> Exercise task
Will you give the material below again, every line exactly as it is?

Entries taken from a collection

+ + + + + + +

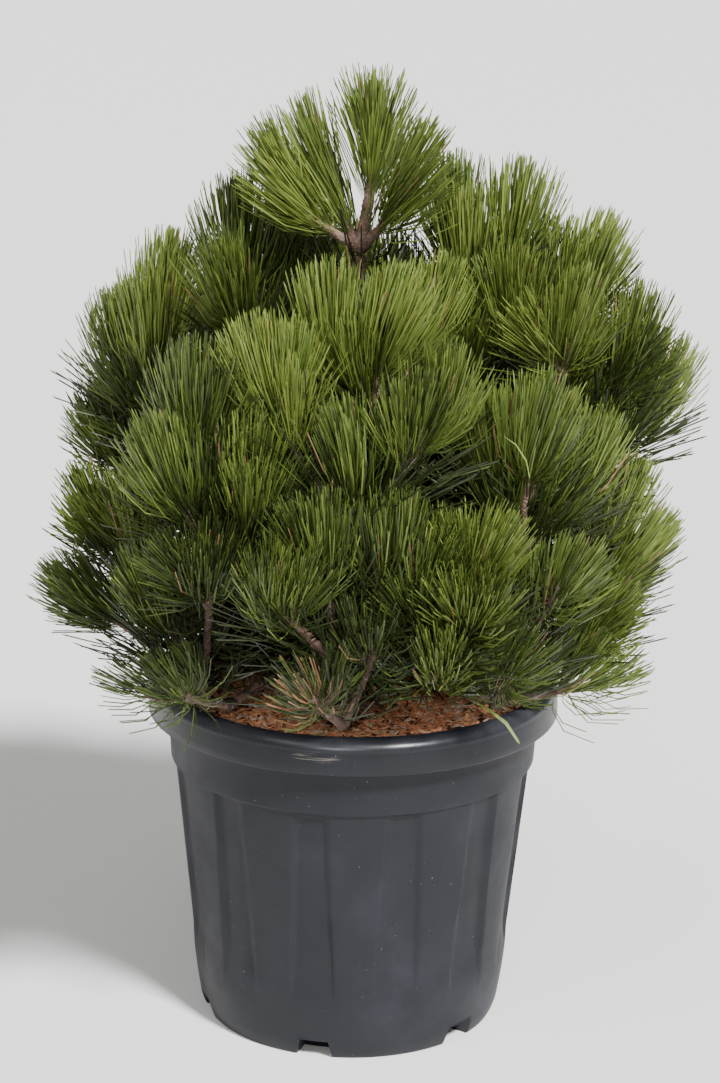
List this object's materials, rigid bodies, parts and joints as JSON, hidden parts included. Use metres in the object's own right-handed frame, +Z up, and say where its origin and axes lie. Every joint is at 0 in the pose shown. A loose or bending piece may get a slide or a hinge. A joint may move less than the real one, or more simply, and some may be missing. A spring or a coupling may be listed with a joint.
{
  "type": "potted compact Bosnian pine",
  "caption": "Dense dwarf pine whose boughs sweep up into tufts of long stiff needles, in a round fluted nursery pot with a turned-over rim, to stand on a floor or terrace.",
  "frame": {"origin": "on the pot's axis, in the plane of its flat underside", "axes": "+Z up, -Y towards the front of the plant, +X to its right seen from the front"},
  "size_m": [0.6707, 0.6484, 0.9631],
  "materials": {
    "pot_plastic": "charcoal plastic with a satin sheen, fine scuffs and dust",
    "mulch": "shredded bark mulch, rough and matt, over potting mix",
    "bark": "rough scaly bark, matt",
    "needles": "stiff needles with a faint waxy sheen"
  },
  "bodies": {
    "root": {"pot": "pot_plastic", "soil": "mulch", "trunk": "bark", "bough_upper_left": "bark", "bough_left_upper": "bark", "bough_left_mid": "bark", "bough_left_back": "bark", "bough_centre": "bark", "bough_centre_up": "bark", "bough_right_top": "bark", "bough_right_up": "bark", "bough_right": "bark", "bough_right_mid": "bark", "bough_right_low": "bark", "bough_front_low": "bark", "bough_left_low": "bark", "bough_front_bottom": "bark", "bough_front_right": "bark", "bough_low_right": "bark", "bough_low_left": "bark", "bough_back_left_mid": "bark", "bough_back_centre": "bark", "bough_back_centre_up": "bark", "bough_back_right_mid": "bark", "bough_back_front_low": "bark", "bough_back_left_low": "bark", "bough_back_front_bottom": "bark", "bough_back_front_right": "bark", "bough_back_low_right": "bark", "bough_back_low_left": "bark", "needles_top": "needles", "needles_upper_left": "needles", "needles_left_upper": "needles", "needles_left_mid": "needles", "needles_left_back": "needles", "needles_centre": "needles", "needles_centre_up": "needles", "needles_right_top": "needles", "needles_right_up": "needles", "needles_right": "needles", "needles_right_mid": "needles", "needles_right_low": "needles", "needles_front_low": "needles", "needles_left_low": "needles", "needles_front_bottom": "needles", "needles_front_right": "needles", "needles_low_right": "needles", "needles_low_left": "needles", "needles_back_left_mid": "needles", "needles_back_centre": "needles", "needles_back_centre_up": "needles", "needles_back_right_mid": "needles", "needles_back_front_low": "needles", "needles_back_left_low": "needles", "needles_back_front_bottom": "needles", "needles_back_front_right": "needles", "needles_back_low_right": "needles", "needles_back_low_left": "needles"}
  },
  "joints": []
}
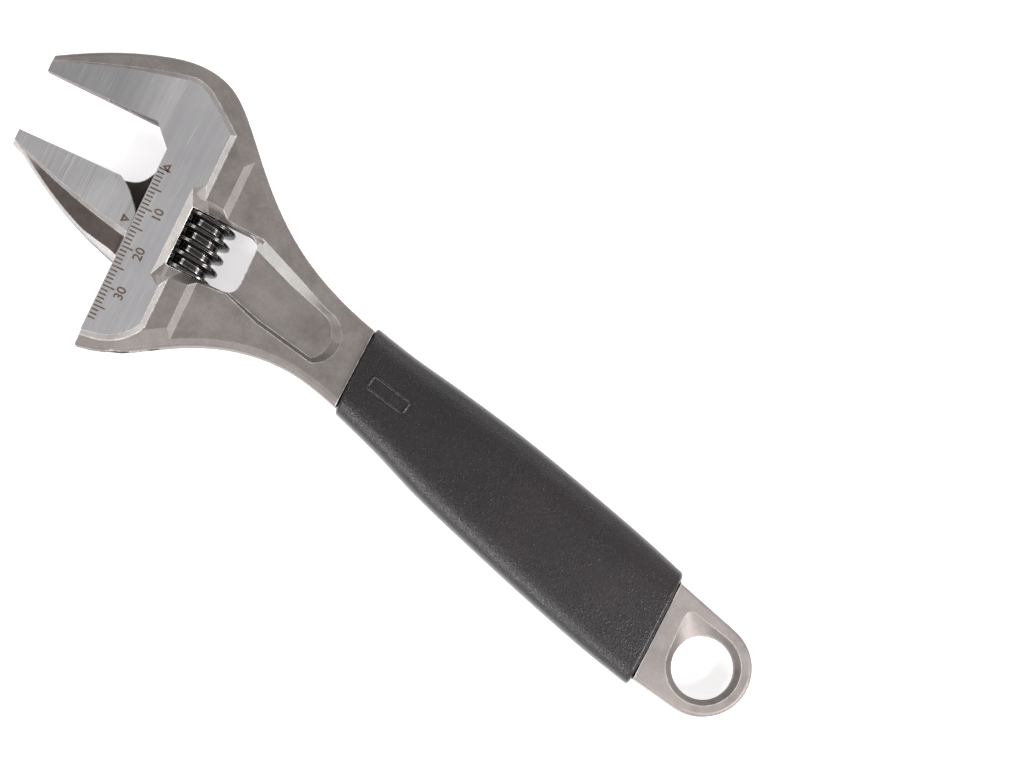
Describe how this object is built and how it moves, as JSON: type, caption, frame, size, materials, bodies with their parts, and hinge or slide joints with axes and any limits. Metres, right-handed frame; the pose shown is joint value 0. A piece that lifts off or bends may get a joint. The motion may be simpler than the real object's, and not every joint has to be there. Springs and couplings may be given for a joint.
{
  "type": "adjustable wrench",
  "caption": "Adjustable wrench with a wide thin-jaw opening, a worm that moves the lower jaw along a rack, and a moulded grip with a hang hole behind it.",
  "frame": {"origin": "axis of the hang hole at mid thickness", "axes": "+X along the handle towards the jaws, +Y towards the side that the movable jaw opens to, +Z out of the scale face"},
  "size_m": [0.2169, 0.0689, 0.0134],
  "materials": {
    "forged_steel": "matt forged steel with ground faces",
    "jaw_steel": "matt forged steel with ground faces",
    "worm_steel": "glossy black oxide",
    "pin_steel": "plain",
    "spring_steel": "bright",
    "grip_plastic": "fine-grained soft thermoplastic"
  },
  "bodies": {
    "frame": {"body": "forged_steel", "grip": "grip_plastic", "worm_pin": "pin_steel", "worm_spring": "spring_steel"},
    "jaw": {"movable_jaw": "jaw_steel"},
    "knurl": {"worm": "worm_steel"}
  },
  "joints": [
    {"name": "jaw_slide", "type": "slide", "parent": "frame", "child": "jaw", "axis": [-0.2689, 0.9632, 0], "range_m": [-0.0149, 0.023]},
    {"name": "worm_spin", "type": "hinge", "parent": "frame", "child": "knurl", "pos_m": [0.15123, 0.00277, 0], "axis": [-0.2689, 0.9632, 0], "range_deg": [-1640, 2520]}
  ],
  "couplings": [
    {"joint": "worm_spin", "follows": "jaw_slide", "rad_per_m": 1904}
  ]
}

+ + + + + + +

> Answer for the task
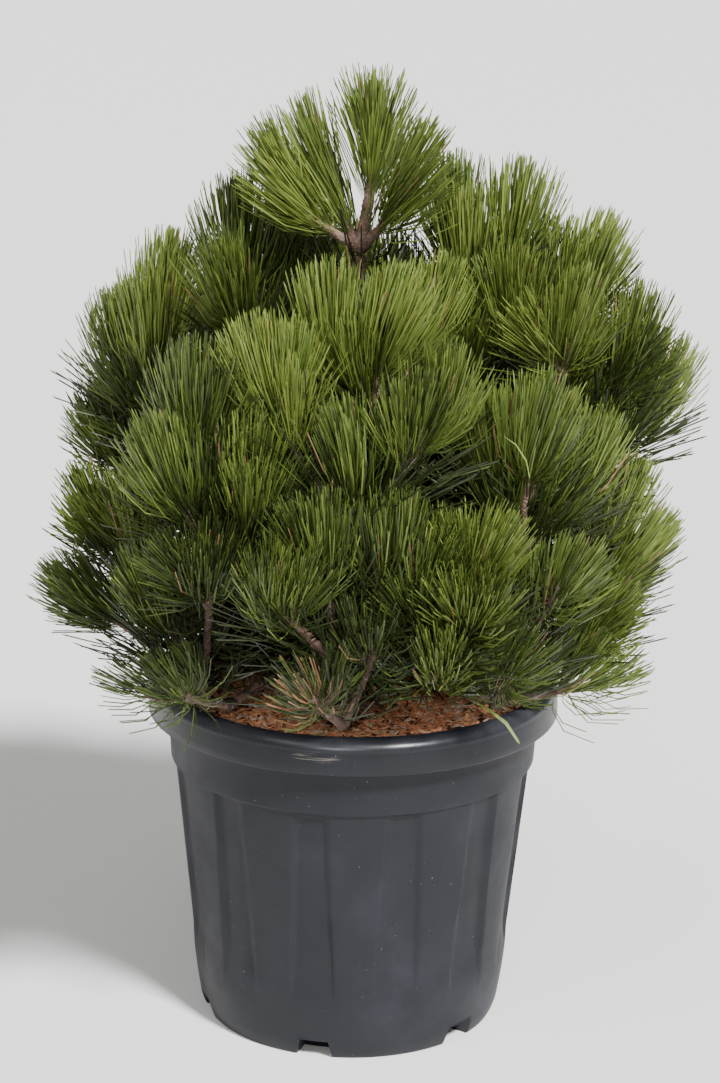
List this object's materials, rigid bodies, parts and joints as JSON, hidden parts included. Use metres in the object's own right-handed frame, +Z up, and say where its origin and axes lie. Every joint is at 0 in the pose shown. A loose or bending piece may get a slide or a hinge. A joint may move less than the real one, or more simply, and some may be missing. A spring or a coupling may be listed with a joint.
{
  "type": "potted compact Bosnian pine",
  "caption": "Dense dwarf pine whose boughs sweep up into tufts of long stiff needles, in a round fluted nursery pot with a turned-over rim, to stand on a floor or terrace.",
  "frame": {"origin": "on the pot's axis, in the plane of its flat underside", "axes": "+Z up, -Y towards the front of the plant, +X to its right seen from the front"},
  "size_m": [0.6707, 0.6484, 0.9631],
  "materials": {
    "pot_plastic": "charcoal plastic with a satin sheen, fine scuffs and dust",
    "mulch": "shredded bark mulch, rough and matt, over potting mix",
    "bark": "rough scaly bark, matt",
    "needles": "stiff needles with a faint waxy sheen"
  },
  "bodies": {
    "root": {"pot": "pot_plastic", "soil": "mulch", "trunk": "bark", "bough_upper_left": "bark", "bough_left_upper": "bark", "bough_left_mid": "bark", "bough_left_back": "bark", "bough_centre": "bark", "bough_centre_up": "bark", "bough_right_top": "bark", "bough_right_up": "bark", "bough_right": "bark", "bough_right_mid": "bark", "bough_right_low": "bark", "bough_front_low": "bark", "bough_left_low": "bark", "bough_front_bottom": "bark", "bough_front_right": "bark", "bough_low_right": "bark", "bough_low_left": "bark", "bough_back_left_mid": "bark", "bough_back_centre": "bark", "bough_back_centre_up": "bark", "bough_back_right_mid": "bark", "bough_back_front_low": "bark", "bough_back_left_low": "bark", "bough_back_front_bottom": "bark", "bough_back_front_right": "bark", "bough_back_low_right": "bark", "bough_back_low_left": "bark", "needles_top": "needles", "needles_upper_left": "needles", "needles_left_upper": "needles", "needles_left_mid": "needles", "needles_left_back": "needles", "needles_centre": "needles", "needles_centre_up": "needles", "needles_right_top": "needles", "needles_right_up": "needles", "needles_right": "needles", "needles_right_mid": "needles", "needles_right_low": "needles", "needles_front_low": "needles", "needles_left_low": "needles", "needles_front_bottom": "needles", "needles_front_right": "needles", "needles_low_right": "needles", "needles_low_left": "needles", "needles_back_left_mid": "needles", "needles_back_centre": "needles", "needles_back_centre_up": "needles", "needles_back_right_mid": "needles", "needles_back_front_low": "needles", "needles_back_left_low": "needles", "needles_back_front_bottom": "needles", "needles_back_front_right": "needles", "needles_back_low_right": "needles", "needles_back_low_left": "needles"}
  },
  "joints": []
}
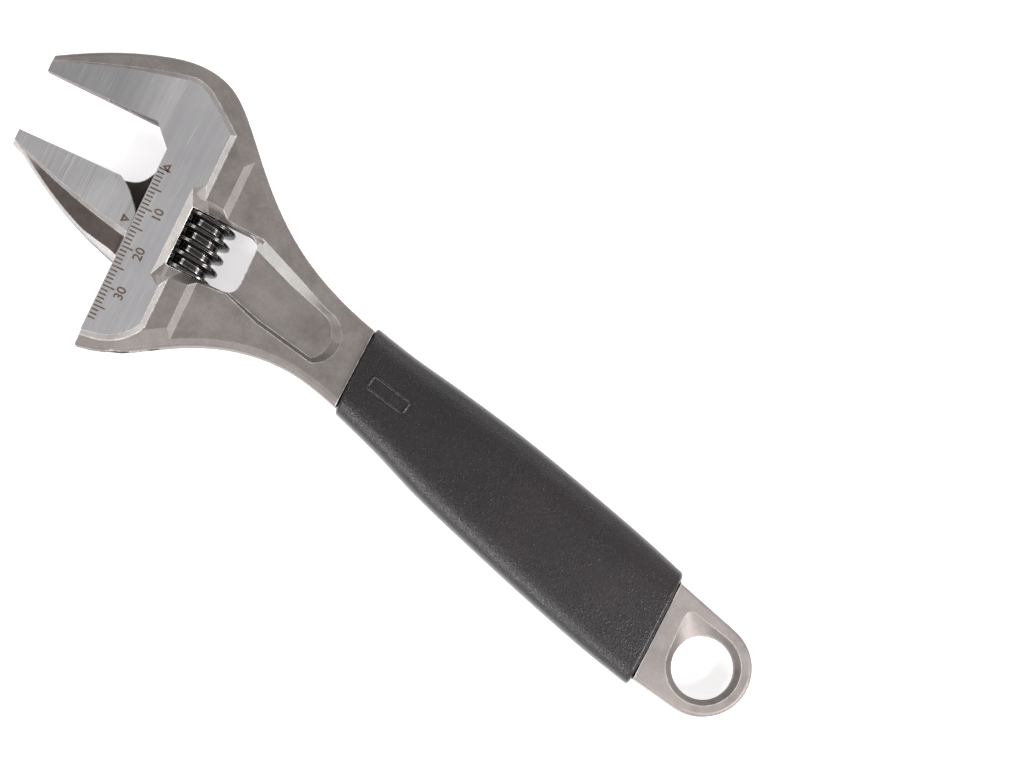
Describe how this object is built and how it moves, as JSON: type, caption, frame, size, materials, bodies with their parts, and hinge or slide joints with axes and any limits. Metres, right-handed frame; the pose shown is joint value 0. A piece that lifts off or bends may get a joint. The motion may be simpler than the real object's, and not every joint has to be there. Springs and couplings may be given for a joint.
{
  "type": "adjustable wrench",
  "caption": "Adjustable wrench with a wide thin-jaw opening, a worm that moves the lower jaw along a rack, and a moulded grip with a hang hole behind it.",
  "frame": {"origin": "axis of the hang hole at mid thickness", "axes": "+X along the handle towards the jaws, +Y towards the side that the movable jaw opens to, +Z out of the scale face"},
  "size_m": [0.2169, 0.0689, 0.0134],
  "materials": {
    "forged_steel": "matt forged steel with ground faces",
    "jaw_steel": "matt forged steel with ground faces",
    "worm_steel": "glossy black oxide",
    "pin_steel": "plain",
    "spring_steel": "bright",
    "grip_plastic": "fine-grained soft thermoplastic"
  },
  "bodies": {
    "frame": {"body": "forged_steel", "grip": "grip_plastic", "worm_pin": "pin_steel", "worm_spring": "spring_steel"},
    "jaw": {"movable_jaw": "jaw_steel"},
    "knurl": {"worm": "worm_steel"}
  },
  "joints": [
    {"name": "jaw_slide", "type": "slide", "parent": "frame", "child": "jaw", "axis": [-0.2689, 0.9632, 0], "range_m": [-0.0149, 0.023]},
    {"name": "worm_spin", "type": "hinge", "parent": "frame", "child": "knurl", "pos_m": [0.15123, 0.00277, 0], "axis": [-0.2689, 0.9632, 0], "range_deg": [-1640, 2520]}
  ],
  "couplings": [
    {"joint": "worm_spin", "follows": "jaw_slide", "rad_per_m": 1904}
  ]
}